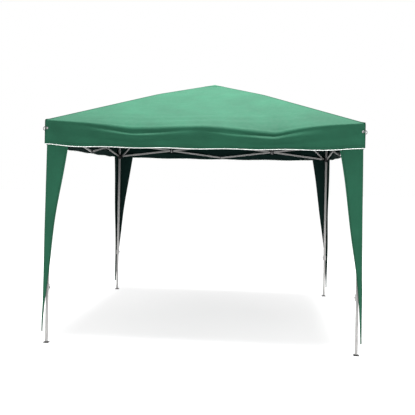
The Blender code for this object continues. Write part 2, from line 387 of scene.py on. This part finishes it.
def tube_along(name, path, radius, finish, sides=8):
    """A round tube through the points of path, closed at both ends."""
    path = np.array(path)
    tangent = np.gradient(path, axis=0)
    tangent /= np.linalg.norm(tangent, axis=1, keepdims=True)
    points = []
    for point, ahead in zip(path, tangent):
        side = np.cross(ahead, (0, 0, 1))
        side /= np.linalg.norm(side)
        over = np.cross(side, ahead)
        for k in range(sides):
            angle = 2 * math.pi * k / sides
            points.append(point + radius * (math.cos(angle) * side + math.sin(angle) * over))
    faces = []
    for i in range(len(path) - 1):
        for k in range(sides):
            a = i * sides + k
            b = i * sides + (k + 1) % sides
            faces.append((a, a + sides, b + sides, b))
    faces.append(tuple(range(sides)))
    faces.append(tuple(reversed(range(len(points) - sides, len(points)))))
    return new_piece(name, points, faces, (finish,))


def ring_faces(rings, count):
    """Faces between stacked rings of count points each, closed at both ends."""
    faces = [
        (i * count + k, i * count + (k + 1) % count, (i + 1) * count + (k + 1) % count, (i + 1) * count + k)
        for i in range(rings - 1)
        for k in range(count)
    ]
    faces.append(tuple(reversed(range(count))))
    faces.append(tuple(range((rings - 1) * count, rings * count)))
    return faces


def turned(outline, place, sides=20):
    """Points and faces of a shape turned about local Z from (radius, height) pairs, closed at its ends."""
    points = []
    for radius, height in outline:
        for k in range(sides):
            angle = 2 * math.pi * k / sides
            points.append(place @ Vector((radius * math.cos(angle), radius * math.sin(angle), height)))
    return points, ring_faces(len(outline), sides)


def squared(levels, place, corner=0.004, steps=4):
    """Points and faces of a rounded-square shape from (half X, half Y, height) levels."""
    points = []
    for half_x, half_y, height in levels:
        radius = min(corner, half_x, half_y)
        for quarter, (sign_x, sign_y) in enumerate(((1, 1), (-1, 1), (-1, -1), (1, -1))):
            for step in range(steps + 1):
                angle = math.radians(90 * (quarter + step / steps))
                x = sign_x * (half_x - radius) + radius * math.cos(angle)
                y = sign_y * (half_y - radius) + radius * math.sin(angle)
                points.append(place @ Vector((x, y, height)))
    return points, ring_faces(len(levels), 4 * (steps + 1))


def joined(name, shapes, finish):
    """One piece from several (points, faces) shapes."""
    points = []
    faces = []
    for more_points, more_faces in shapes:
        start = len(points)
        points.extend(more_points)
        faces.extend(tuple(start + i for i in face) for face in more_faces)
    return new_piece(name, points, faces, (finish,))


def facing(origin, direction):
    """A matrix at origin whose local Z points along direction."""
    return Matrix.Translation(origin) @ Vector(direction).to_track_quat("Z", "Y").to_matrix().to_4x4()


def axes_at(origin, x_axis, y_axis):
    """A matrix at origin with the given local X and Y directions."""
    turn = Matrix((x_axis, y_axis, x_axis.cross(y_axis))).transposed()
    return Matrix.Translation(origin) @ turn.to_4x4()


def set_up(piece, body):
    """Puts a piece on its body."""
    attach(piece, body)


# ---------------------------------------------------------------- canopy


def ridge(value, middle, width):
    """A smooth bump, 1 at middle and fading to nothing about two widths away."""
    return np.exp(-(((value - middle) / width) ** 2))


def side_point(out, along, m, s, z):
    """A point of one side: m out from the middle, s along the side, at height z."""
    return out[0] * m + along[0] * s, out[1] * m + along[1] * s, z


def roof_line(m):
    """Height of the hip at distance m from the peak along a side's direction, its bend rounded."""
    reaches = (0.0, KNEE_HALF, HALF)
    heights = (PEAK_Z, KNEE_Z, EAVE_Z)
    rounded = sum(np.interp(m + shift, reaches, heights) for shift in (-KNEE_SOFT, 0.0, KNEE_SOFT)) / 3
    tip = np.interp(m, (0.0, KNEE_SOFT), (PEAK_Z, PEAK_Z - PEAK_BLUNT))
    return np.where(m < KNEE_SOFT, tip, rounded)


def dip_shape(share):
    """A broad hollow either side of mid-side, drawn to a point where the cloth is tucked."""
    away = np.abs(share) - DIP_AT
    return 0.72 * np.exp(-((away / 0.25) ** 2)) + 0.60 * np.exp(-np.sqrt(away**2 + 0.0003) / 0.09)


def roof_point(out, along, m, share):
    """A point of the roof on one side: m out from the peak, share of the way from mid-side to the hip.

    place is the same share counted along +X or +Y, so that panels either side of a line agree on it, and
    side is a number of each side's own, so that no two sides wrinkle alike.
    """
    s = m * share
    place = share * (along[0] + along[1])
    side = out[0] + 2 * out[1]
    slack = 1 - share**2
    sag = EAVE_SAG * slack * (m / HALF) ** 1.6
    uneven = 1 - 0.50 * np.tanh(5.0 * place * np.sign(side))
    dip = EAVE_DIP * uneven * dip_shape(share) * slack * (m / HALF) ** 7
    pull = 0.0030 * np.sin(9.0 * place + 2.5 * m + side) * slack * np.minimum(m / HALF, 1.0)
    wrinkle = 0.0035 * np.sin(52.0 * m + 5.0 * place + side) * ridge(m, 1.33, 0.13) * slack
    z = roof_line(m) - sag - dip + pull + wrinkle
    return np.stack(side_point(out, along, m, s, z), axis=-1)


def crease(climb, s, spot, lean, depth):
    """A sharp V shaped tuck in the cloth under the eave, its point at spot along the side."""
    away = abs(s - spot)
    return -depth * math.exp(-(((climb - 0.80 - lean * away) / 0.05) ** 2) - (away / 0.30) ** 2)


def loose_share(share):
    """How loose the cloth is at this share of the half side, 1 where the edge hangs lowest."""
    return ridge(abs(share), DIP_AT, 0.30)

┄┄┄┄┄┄

*Objective*:
Return the whole listing exactly.

*Written solution*:
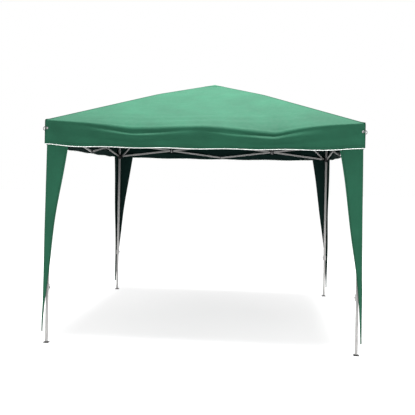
The Blender code for this object continues. Write part 2, from line 387 of scene.py on. This part finishes it.
def tube_along(name, path, radius, finish, sides=8):
    """A round tube through the points of path, closed at both ends."""
    path = np.array(path)
    tangent = np.gradient(path, axis=0)
    tangent /= np.linalg.norm(tangent, axis=1, keepdims=True)
    points = []
    for point, ahead in zip(path, tangent):
        side = np.cross(ahead, (0, 0, 1))
        side /= np.linalg.norm(side)
        over = np.cross(side, ahead)
        for k in range(sides):
            angle = 2 * math.pi * k / sides
            points.append(point + radius * (math.cos(angle) * side + math.sin(angle) * over))
    faces = []
    for i in range(len(path) - 1):
        for k in range(sides):
            a = i * sides + k
            b = i * sides + (k + 1) % sides
            faces.append((a, a + sides, b + sides, b))
    faces.append(tuple(range(sides)))
    faces.append(tuple(reversed(range(len(points) - sides, len(points)))))
    return new_piece(name, points, faces, (finish,))


def ring_faces(rings, count):
    """Faces between stacked rings of count points each, closed at both ends."""
    faces = [
        (i * count + k, i * count + (k + 1) % count, (i + 1) * count + (k + 1) % count, (i + 1) * count + k)
        for i in range(rings - 1)
        for k in range(count)
    ]
    faces.append(tuple(reversed(range(count))))
    faces.append(tuple(range((rings - 1) * count, rings * count)))
    return faces


def turned(outline, place, sides=20):
    """Points and faces of a shape turned about local Z from (radius, height) pairs, closed at its ends."""
    points = []
    for radius, height in outline:
        for k in range(sides):
            angle = 2 * math.pi * k / sides
            points.append(place @ Vector((radius * math.cos(angle), radius * math.sin(angle), height)))
    return points, ring_faces(len(outline), sides)


def squared(levels, place, corner=0.004, steps=4):
    """Points and faces of a rounded-square shape from (half X, half Y, height) levels."""
    points = []
    for half_x, half_y, height in levels:
        radius = min(corner, half_x, half_y)
        for quarter, (sign_x, sign_y) in enumerate(((1, 1), (-1, 1), (-1, -1), (1, -1))):
            for step in range(steps + 1):
                angle = math.radians(90 * (quarter + step / steps))
                x = sign_x * (half_x - radius) + radius * math.cos(angle)
                y = sign_y * (half_y - radius) + radius * math.sin(angle)
                points.append(place @ Vector((x, y, height)))
    return points, ring_faces(len(levels), 4 * (steps + 1))


def joined(name, shapes, finish):
    """One piece from several (points, faces) shapes."""
    points = []
    faces = []
    for more_points, more_faces in shapes:
        start = len(points)
        points.extend(more_points)
        faces.extend(tuple(start + i for i in face) for face in more_faces)
    return new_piece(name, points, faces, (finish,))


def facing(origin, direction):
    """A matrix at origin whose local Z points along direction."""
    return Matrix.Translation(origin) @ Vector(direction).to_track_quat("Z", "Y").to_matrix().to_4x4()


def axes_at(origin, x_axis, y_axis):
    """A matrix at origin with the given local X and Y directions."""
    turn = Matrix((x_axis, y_axis, x_axis.cross(y_axis))).transposed()
    return Matrix.Translation(origin) @ turn.to_4x4()


def set_up(piece, body):
    """Puts a piece on its body."""
    attach(piece, body)


# ---------------------------------------------------------------- canopy


def ridge(value, middle, width):
    """A smooth bump, 1 at middle and fading to nothing about two widths away."""
    return np.exp(-(((value - middle) / width) ** 2))


def side_point(out, along, m, s, z):
    """A point of one side: m out from the middle, s along the side, at height z."""
    return out[0] * m + along[0] * s, out[1] * m + along[1] * s, z


def roof_line(m):
    """Height of the hip at distance m from the peak along a side's direction, its bend rounded."""
    reaches = (0.0, KNEE_HALF, HALF)
    heights = (PEAK_Z, KNEE_Z, EAVE_Z)
    rounded = sum(np.interp(m + shift, reaches, heights) for shift in (-KNEE_SOFT, 0.0, KNEE_SOFT)) / 3
    tip = np.interp(m, (0.0, KNEE_SOFT), (PEAK_Z, PEAK_Z - PEAK_BLUNT))
    return np.where(m < KNEE_SOFT, tip, rounded)


def dip_shape(share):
    """A broad hollow either side of mid-side, drawn to a point where the cloth is tucked."""
    away = np.abs(share) - DIP_AT
    return 0.72 * np.exp(-((away / 0.25) ** 2)) + 0.60 * np.exp(-np.sqrt(away**2 + 0.0003) / 0.09)


def roof_point(out, along, m, share):
    """A point of the roof on one side: m out from the peak, share of the way from mid-side to the hip.

    place is the same share counted along +X or +Y, so that panels either side of a line agree on it, and
    side is a number of each side's own, so that no two sides wrinkle alike.
    """
    s = m * share
    place = share * (along[0] + along[1])
    side = out[0] + 2 * out[1]
    slack = 1 - share**2
    sag = EAVE_SAG * slack * (m / HALF) ** 1.6
    uneven = 1 - 0.50 * np.tanh(5.0 * place * np.sign(side))
    dip = EAVE_DIP * uneven * dip_shape(share) * slack * (m / HALF) ** 7
    pull = 0.0030 * np.sin(9.0 * place + 2.5 * m + side) * slack * np.minimum(m / HALF, 1.0)
    wrinkle = 0.0035 * np.sin(52.0 * m + 5.0 * place + side) * ridge(m, 1.33, 0.13) * slack
    z = roof_line(m) - sag - dip + pull + wrinkle
    return np.stack(side_point(out, along, m, s, z), axis=-1)


def crease(climb, s, spot, lean, depth):
    """A sharp V shaped tuck in the cloth under the eave, its point at spot along the side."""
    away = abs(s - spot)
    return -depth * math.exp(-(((climb - 0.80 - lean * away) / 0.05) ** 2) - (away / 0.30) ** 2)


def loose_share(share):
    """How loose the cloth is at this share of the half side, 1 where the edge hangs lowest."""
    return ridge(abs(share), DIP_AT, 0.30)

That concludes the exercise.